Elise is the one who usually has her friends come and work in the kitchen. Evan concentrates on office tasks. He orders chocolate by the ton, writes checks for rent and work performed, and keeps tabs on what's selling, among other duties.
Their most popular item is a sampler called the Chocolate Farm Classic, which sells for $20 (including shipping). It comes with two chocolate cows on a stick, two Pigs in Mud, eight Chocolate Paws (with pecans and caramel), six Chocolate Clouds (dipped marshmallows), and Lemon Sheep Munch (a white chocolate and lemon chips mixture shaped like a sheep).
Business picks up around Christmas and Valentine's Day, and filling orders could be overwhelming, with thousands visiting the company website daily, except the family works together to keep the business from burdening the children.

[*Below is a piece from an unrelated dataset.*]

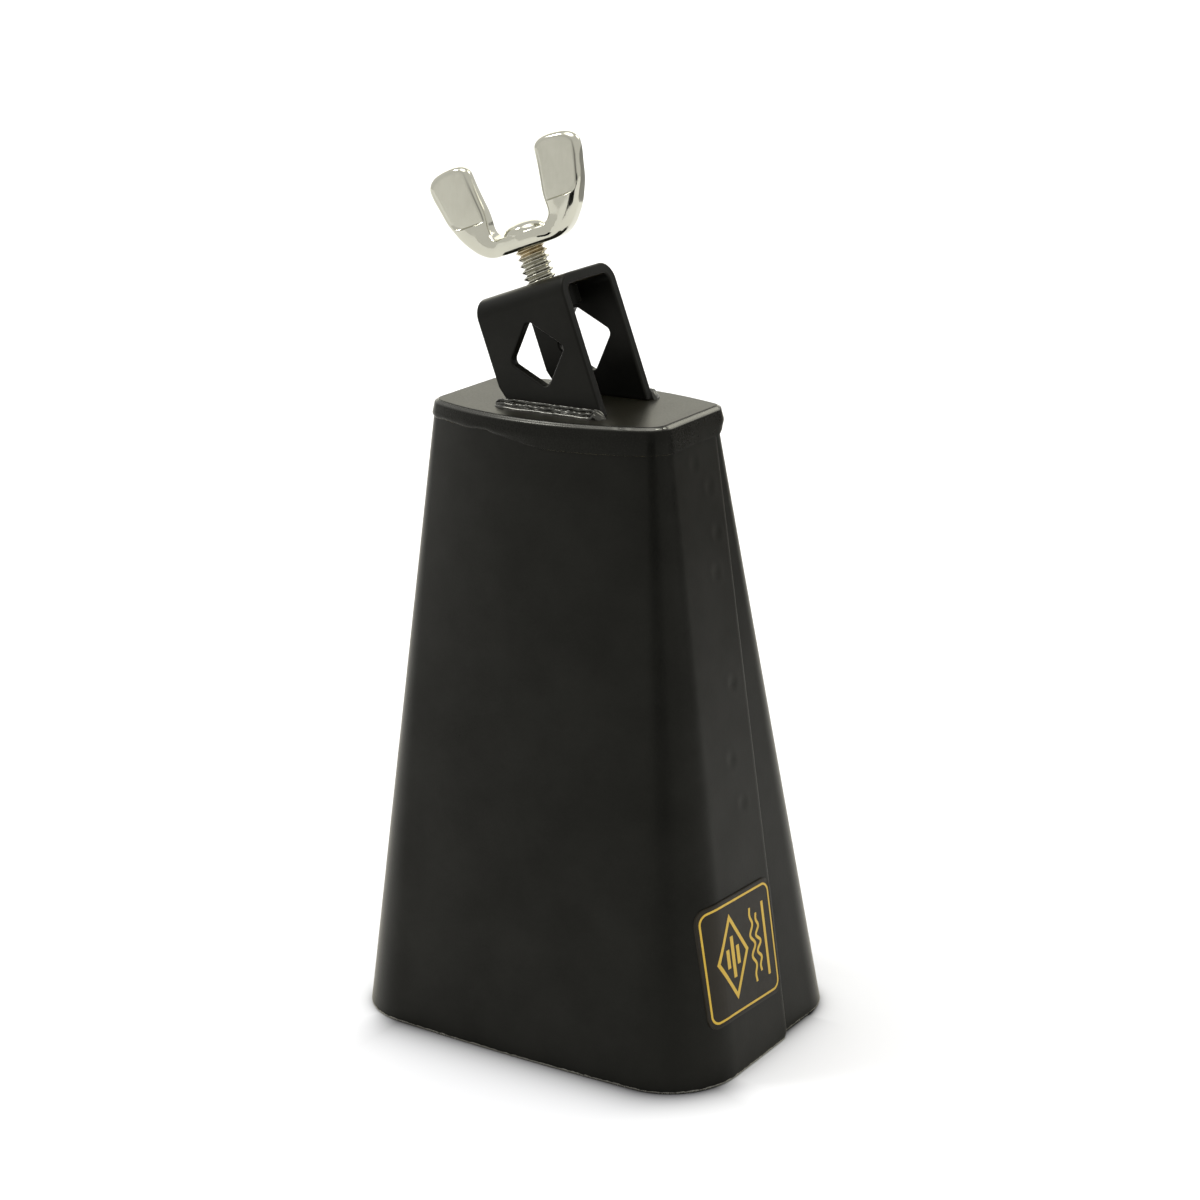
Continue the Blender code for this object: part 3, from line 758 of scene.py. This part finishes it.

"There's a lot of teamwork," says Elise. "We get together in little meetings and discuss everything."
The children know schoolwork takes priority over business. And while they think of the business often, they stay busy with other pursuits, too. Evan, a freshman at Cherry Creek High School, is on the school tennis team and plays year round, and Elise, a seventh-grader, plays the violin, takes jazz dance classes, and is on her school's track team.
Elise doesn't keep tabs on how much time she devotes to the business, but mostly goes in on weekends, sometimes spending five or six hours.
The family insists on quality in every aspect of the business, says Gonzales, who points to the work they've done to attractively decorate a 2,500 square-foot office space in the Enterprise Center and to the Chocolate Farm's newly published cookbook, a visual delight.
When the new office opens, the plan is to invite school classes in for field trips so that they can learn about starting a business, and maybe try their hand at making a chocolate cow or two.
A business can be a wonderful family activity, Gonzales says, because "it gives you an opportunity to focus on something that involves the whole family, which is great. There are very few activities that do that."